B1168
Title: Projection-type priors for structured orthogonal matrices
Authors: Michael Jauch - Florida State University (United States) [presenting]
Abstract: A family of projection-type priors for structured (sparse or smooth) orthogonal matrices is introduced that leads to tractable posterior inference for a wide variety of statistical models built from matrix decompositions. Let $\bm{Z}=(z_{i,j})$ be a $p \times k$ matrix with i.i.d. real entries having mean zero, unit variance, and finite fourth moments; let $\bm{\Omega}$ be a $p \times p$ correlation matrix, and set $\bm{X} = \bm{\Omega}^{1/2}\bm{Z}.$ The proposed prior is the distribution of $\bm{Q}_X,$ the projection of $\bm{X}$ onto the Stiefel manifold obtained via the polar decomposition.
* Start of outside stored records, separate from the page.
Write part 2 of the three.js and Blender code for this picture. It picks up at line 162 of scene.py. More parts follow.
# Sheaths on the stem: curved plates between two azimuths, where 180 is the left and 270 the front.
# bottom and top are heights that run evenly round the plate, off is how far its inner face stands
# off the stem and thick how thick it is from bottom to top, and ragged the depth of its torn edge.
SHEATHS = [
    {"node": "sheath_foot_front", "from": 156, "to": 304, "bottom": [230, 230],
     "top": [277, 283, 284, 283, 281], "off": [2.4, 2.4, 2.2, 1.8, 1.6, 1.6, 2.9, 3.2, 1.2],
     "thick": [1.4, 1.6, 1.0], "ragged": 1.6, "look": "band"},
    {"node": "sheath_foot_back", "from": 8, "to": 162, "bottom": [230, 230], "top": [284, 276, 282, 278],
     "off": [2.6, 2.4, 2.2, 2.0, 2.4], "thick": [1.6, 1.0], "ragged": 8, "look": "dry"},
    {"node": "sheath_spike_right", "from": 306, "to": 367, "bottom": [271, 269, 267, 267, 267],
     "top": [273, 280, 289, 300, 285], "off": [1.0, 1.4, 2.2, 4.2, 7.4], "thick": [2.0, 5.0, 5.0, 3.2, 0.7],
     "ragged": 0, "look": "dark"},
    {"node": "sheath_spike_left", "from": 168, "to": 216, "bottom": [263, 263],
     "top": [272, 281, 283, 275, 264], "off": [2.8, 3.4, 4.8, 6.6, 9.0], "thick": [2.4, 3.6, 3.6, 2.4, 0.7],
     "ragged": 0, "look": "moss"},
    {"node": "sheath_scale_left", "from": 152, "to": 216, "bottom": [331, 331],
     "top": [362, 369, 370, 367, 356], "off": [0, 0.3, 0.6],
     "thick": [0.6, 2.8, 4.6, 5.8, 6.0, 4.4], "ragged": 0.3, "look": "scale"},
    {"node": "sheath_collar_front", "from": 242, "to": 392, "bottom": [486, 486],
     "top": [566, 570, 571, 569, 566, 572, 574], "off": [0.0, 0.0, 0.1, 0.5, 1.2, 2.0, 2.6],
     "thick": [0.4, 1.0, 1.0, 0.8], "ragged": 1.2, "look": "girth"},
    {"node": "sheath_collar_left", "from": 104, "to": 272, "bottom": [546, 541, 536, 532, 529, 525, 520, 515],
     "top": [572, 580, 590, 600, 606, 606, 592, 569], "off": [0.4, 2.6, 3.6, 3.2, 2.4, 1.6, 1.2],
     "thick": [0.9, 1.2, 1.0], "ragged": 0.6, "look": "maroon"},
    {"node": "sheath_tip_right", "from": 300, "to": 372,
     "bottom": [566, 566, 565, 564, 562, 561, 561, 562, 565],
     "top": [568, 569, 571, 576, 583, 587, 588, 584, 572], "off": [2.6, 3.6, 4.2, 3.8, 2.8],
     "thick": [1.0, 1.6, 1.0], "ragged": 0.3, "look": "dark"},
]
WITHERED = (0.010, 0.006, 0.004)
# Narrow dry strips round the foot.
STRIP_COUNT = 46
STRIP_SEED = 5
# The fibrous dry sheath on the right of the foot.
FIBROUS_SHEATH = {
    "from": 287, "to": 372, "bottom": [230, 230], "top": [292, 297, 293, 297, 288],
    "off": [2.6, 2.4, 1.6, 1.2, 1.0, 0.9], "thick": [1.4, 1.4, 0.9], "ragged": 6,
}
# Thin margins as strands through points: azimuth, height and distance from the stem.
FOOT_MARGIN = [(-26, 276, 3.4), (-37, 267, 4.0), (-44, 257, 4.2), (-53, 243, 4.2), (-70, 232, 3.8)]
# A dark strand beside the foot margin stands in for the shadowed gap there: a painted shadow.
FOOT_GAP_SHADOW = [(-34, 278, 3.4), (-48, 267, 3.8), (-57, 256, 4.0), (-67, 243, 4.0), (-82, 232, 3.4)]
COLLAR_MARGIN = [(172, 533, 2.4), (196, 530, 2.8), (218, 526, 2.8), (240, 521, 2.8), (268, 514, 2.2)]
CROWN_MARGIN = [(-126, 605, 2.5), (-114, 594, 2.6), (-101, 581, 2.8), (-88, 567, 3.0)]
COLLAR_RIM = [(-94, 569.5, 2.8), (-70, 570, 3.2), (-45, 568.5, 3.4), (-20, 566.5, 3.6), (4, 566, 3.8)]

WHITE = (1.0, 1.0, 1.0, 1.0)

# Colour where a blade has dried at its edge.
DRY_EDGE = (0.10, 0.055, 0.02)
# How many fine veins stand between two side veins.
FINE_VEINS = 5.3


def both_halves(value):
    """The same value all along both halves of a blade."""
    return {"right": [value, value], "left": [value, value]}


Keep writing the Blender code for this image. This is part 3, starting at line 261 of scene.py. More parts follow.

It turns out that features of the distribution of $\bm{X}$ are inherited by the distribution of $\bm{Q}_X.$ Most significantly, the distribution of finitely many elements of $\sqrt{p}\bm{Q}_X$ converges weakly to the distribution of the corresponding elements of $\bm{X}$ as $p,k \to \infty$ with $k/p \to 0.$ Thus, if we want the prior distribution for a tall and skinny orthogonal matrix parameter to reflect structural assumptions, we can build these features into the distribution of $\bm{X}.$ We illustrate the proposed prior through applications to real data and make connections to recent literature on projection-type priors as well as high-dimensional probability and random matrix theory.